The Value of Sales Enablement to the Business
Sales enablement is a maturing and ever-expanding field, with the State of Sales Enablement 2019 Report finding that 58% of companies with it have had it in place for longer than two years and more than half also have formal approaches to sales enablement.
Moreover, those companies that have formal sales enablement functions experience direct performance improvements. Moving past one-off sales enablement programs and having a charter, vision, and strategy revolutionizes business success, resulting in an average 12% increase in win rates, 35% improvement in quota attainment, 15% decrease in sales rep turnover, and twice the likelihood of participating in formal, cross-functional collaboration.
This means companies are now starting to fully connect the dots between sales enablement programs and overall organizational growth and success as it continues to prove itself as an investment with the potential for high returns.
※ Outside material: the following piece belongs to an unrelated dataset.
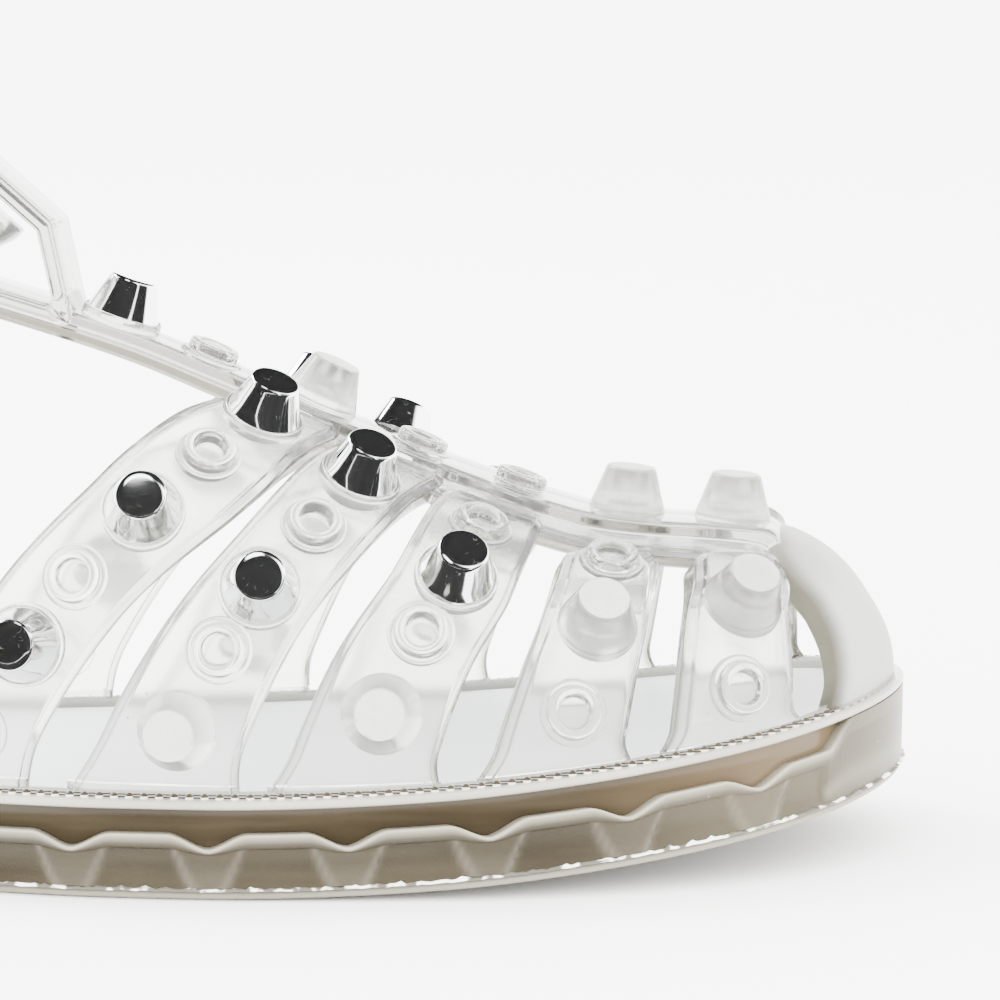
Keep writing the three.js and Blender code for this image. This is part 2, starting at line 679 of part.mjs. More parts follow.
// Sole
function soleColumns(perWave) {
  // Arc length along each side, from the heel's middle to the end of the relief near the toe
  const fine = 600;
  const sideRun = (side) => {
    const run = [0];
    for (let k = 1; k <= fine; k += 1) {
      const a = outlinePoint((k - 1) / fine * Math.PI, side, 0);
      const b = outlinePoint(k / fine * Math.PI, side, 0);
      run.push(run[k - 1] + Math.hypot(b.x - a.x, b.y - a.y));
    }
    return run;
  };
  const reliefEnd = Math.round(fine * turnOf(0.955) / Math.PI);
  const columns = [];
  for (const side of [-1, 1]) {
    const run = sideRun(side);
    const turnAt = (length) => {
      let k = 0;
      while (k < fine - 1 && run[k + 1] < length) k += 1;
      return (k + (length - run[k]) / (run[k + 1] - run[k])) / fine * Math.PI;
    };
    const pitch = run[reliefEnd] / WAVES_A_SIDE;
    const list = [];
    for (let wave = 0; wave < WAVES_A_SIDE; wave += 1) {
      for (const { phase, dip } of perWave) {
        if (wave + phase > 0) list.push({ side, turn: turnAt((wave + phase) * pitch), dip, smoothToe: false });
      }
    }
    const rest = run[fine] - run[reliefEnd];
    const toeSteps = 6;
    for (let k = 0; k < toeSteps; k += 1) {
      list.push({ side, turn: turnAt(run[reliefEnd] + rest * k / toeSteps), dip: 0, smoothToe: true });
    }
    columns.push(list);
  }
  const heel = { side: -1, turn: 0, dip: 0, smoothToe: false };
  const toe = { side: -1, turn: Math.PI, dip: 0, smoothToe: true };
  const lateral = [heel, ...columns[0], toe];
  return [...lateral, ...columns[1].reverse()];
}

const WAVE_STEPS = [
  { phase: 0, dip: 0 },
  { phase: 0.1, dip: 0 },
  { phase: 0.38, dip: 1 },
  { phase: 0.66, dip: 0 },
];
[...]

As such, individuals involved in sales enablement are often able to get in on the ground floor of programs and teams that will pave the way forward for the organization as a whole.
As sales enablement transforms from a “fix-it” mentality to a formal and strategic business function, it is gaining more authority. This rise translates to opportunity for more and more senior roles within sales enablement, meaning practitioners are better positioned to secure executive buy-in and budget, build rapport with cross-functional partners, and carry valuable feedback from the field up the ladder that will lead to improved business performance. Similarly, as sales enablement ascends to more senior roles, individuals that enter the field have more and more opportunities for career path progression and advancement.
Sales enablement is reaching a crucial milestone. With this new and important understanding of sales enablement, it becomes clear why companies care about growing their sales enablement and finding individuals capable of capturing its full potential. Now more than ever, individuals passionate about helping people be more efficient and effective in sales can be a catalyst for organizational success with a career in sales enablement.